BMW has crafted something inherently contradictory for the North American market: the BMW M3 CS Handschalter. It is a specialized sports sedan that asks you to pay a premium for the privilege of doing the mechanical labor yourself, all while giving you less power than the standard automatic CS.
The conventional BMW M3 CS sedan utilizes a 3.0-liter twin-turbo straight-six pushing out a fierce 550 HP to all four wheels. The newly minted Handschalter, however, detunes that exact same engine back to a modest 480 HP and 550 Nm of torque, matching the baseline, entry-level M3.

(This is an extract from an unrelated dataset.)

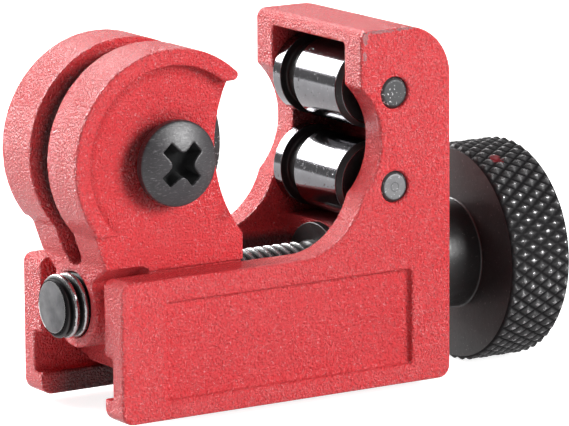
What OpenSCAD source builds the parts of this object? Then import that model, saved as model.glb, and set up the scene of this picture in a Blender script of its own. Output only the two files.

Gone is the sharp eight-speed M Steptronic. In its place sits a traditional six-speed manual transmission driving solely the rear wheels. It accelerates from zero to sixty miles per hour in 4.1 seconds before hitting an electronically governed wall at 180 mph. Essentially, BMW is charging $107,100 for a car that is technically slower on paper, proving that purist nostalgia is a highly profitable commodity.

Yet, beyond the marketing irony, the engineering department has done some serious heavy lifting. The Handschalter isn’t just a parts-bin special. It inherits the aggressive springs and dampers directly from the track-honed BMW M4 CSL. The chassis geometry receives an entirely revised camber setup, accompanied by recalibrated steering and throttle maps designed to extract maximum driver engagement.

Then there is the obsessive weight-loss program. Through a relentless diet of carbon fiber, covering the roof, hood, splitter, and intake ducts, the sedan sheds roughly 19 kilograms compared to the standard manual three-box shape. Inside, the carbon fiber treatment continues across the center console and the unforgiving M Carbon bucket seats, complemented acoustically by a lightweight titanium silencer.
Slated to arrive in North American showrooms in the fall of 2026, this limited-run edition proves that for some enthusiasts, the perfect driving experience isn’t about chasing lap times.